** YOUR OBJECTIVE **
Write out all lines holding the word "that".

** STORED RECORDS **
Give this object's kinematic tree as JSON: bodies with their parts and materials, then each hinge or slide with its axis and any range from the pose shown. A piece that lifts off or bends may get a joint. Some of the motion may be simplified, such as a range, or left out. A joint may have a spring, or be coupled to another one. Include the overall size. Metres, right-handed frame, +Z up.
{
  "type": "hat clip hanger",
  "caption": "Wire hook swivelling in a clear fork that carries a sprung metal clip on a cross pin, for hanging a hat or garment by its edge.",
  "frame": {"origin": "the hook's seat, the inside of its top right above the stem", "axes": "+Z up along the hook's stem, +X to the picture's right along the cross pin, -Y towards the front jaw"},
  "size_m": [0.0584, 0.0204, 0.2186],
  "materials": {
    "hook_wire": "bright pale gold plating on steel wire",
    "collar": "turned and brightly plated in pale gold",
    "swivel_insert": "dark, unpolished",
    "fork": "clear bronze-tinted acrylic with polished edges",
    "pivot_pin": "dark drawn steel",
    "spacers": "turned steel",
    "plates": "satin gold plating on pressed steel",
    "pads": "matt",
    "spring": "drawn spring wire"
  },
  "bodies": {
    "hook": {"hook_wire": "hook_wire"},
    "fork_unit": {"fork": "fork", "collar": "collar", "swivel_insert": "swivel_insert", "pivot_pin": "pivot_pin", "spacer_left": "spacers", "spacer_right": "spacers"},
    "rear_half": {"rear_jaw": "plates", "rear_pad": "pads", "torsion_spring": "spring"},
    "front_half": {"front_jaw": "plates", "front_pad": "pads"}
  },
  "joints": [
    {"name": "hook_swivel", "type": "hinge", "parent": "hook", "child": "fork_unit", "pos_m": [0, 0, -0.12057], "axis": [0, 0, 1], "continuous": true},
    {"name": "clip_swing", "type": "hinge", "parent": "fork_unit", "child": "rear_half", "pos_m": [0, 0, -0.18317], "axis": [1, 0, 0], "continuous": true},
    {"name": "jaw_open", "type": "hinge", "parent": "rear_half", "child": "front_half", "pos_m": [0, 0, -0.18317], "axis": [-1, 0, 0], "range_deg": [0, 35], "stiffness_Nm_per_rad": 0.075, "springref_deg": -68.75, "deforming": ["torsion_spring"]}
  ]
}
--
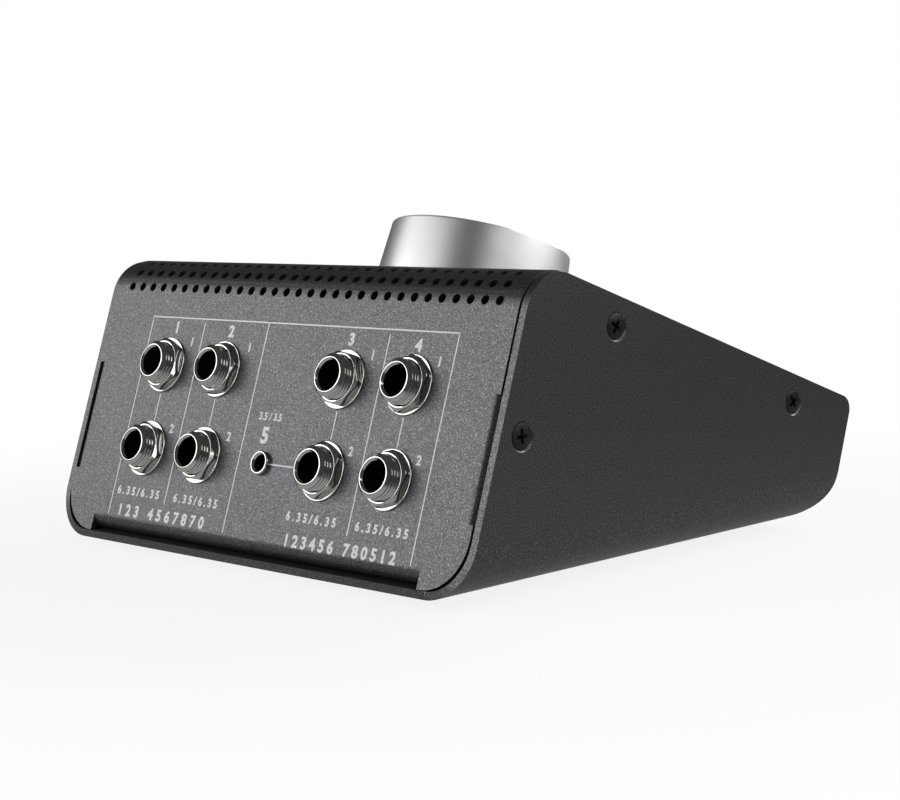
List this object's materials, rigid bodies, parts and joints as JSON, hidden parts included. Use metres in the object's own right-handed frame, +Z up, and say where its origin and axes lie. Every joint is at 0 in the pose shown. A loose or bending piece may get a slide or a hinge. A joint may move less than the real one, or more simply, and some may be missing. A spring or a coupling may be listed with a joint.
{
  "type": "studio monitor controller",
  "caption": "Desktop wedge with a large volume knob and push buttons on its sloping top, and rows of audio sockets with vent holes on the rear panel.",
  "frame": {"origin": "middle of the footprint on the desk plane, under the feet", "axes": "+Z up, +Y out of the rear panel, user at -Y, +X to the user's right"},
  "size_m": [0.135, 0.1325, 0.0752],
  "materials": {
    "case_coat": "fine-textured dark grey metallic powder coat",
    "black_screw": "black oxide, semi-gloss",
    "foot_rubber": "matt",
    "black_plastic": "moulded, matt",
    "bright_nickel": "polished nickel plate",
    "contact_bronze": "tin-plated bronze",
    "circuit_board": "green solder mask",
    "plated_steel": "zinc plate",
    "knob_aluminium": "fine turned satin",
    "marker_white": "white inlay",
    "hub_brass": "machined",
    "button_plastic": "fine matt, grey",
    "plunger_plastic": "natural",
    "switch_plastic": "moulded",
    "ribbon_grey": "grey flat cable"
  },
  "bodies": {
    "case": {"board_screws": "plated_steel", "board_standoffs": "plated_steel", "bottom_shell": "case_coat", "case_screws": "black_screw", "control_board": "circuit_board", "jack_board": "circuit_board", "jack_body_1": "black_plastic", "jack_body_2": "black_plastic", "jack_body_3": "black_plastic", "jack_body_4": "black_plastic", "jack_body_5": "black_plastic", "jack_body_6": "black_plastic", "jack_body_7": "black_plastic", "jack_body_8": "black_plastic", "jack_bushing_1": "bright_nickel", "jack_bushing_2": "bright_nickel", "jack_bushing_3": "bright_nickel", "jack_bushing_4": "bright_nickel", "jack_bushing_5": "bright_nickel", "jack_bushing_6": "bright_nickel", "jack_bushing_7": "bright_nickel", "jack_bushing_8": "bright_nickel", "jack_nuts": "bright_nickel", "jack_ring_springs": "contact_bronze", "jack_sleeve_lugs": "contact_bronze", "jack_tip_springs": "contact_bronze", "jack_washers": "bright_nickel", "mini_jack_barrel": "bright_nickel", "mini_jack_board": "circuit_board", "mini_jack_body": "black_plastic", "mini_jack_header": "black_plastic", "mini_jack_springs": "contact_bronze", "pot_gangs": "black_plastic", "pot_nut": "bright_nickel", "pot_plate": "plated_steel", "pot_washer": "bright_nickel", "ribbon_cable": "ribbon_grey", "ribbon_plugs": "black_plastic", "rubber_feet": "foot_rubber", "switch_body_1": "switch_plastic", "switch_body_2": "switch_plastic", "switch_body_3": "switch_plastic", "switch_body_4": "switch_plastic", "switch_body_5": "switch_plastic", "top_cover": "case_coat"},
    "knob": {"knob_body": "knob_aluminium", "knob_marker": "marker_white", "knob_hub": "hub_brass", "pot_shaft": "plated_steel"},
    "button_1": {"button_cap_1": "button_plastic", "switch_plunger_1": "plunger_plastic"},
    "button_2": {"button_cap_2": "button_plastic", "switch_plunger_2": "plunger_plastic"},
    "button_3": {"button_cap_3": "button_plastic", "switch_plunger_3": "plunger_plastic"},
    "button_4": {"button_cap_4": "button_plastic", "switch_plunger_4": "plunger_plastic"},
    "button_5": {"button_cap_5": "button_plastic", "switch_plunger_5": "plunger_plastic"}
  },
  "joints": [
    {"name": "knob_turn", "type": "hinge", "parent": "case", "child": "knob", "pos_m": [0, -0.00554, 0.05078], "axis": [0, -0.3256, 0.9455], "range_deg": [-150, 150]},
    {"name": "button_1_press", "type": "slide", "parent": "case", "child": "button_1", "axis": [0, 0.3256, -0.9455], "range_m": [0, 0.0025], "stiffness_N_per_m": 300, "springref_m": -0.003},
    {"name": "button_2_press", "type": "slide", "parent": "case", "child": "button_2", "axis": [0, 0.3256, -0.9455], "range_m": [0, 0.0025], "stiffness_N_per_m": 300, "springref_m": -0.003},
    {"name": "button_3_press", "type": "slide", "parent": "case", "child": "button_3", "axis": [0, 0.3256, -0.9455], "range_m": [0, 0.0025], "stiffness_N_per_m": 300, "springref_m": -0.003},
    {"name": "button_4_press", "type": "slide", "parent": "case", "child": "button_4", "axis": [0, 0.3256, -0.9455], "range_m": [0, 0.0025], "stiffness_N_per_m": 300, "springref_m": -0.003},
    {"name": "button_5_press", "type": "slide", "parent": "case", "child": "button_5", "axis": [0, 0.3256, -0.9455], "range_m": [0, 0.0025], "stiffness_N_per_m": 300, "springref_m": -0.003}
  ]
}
...
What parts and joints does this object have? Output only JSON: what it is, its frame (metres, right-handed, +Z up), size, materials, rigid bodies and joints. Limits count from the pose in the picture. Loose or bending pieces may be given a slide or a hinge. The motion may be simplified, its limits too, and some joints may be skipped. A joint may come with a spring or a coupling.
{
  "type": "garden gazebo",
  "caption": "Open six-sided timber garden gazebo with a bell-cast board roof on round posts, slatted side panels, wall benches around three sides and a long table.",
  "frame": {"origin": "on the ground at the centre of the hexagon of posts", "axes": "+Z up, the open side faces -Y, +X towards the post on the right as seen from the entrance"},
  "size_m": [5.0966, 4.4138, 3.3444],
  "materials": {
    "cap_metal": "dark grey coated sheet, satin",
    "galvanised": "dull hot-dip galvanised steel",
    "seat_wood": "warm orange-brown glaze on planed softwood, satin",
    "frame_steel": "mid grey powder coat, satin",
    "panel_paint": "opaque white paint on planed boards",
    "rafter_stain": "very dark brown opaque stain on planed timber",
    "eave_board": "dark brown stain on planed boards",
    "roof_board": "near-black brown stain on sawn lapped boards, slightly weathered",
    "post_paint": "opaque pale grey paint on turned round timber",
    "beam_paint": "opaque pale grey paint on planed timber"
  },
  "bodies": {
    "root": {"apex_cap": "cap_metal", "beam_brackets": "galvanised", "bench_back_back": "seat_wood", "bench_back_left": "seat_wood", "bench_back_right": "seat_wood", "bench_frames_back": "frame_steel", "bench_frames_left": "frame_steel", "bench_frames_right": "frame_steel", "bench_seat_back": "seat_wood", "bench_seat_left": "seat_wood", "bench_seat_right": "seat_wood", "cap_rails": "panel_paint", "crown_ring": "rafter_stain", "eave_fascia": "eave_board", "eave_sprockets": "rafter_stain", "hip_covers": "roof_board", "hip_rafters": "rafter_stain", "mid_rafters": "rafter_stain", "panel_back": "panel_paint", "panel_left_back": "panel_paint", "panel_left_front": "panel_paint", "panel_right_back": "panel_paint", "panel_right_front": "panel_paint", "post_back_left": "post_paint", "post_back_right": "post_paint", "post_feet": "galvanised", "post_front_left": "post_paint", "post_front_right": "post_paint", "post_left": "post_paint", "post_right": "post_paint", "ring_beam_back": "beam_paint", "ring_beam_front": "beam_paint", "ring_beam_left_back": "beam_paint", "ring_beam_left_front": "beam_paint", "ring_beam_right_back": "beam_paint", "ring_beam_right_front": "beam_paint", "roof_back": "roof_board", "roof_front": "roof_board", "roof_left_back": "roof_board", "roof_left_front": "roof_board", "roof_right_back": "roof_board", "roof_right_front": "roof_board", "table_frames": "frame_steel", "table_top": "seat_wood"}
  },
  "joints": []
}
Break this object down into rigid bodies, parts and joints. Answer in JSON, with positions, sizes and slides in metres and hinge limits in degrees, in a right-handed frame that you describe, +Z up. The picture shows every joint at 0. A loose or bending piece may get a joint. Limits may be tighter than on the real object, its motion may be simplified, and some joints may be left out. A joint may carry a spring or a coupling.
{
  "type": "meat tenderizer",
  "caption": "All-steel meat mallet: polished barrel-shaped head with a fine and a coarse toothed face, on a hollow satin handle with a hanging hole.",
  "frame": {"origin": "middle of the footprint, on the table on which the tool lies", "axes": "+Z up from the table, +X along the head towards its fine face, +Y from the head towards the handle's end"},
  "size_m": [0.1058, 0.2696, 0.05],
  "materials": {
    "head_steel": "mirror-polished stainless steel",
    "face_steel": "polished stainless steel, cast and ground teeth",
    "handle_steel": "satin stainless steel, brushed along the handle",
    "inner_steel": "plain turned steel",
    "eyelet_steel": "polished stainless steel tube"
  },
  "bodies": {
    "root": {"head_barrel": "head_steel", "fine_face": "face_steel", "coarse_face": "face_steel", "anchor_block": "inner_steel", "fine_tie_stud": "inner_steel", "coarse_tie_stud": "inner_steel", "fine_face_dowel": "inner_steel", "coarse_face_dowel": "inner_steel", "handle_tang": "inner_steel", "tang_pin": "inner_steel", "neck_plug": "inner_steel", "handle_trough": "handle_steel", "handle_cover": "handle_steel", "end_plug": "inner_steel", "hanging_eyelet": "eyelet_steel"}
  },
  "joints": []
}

** SOLUTION TO THIS TASK **
Give this object's kinematic tree as JSON: bodies with their parts and materials, then each hinge or slide with its axis and any range from the pose shown. A piece that lifts off or bends may get a joint. Some of the motion may be simplified, such as a range, or left out. A joint may have a spring, or be coupled to another one. Include the overall size. Metres, right-handed frame, +Z up.
  "caption": "Wire hook swivelling in a clear fork that carries a sprung metal clip on a cross pin, for hanging a hat or garment by its edge.",
Break this object down into rigid bodies, parts and joints. Answer in JSON, with positions, sizes and slides in metres and hinge limits in degrees, in a right-handed frame that you describe, +Z up. The picture shows every joint at 0. A loose or bending piece may get a joint. Limits may be tighter than on the real object, its motion may be simplified, and some joints may be left out. A joint may carry a spring or a coupling.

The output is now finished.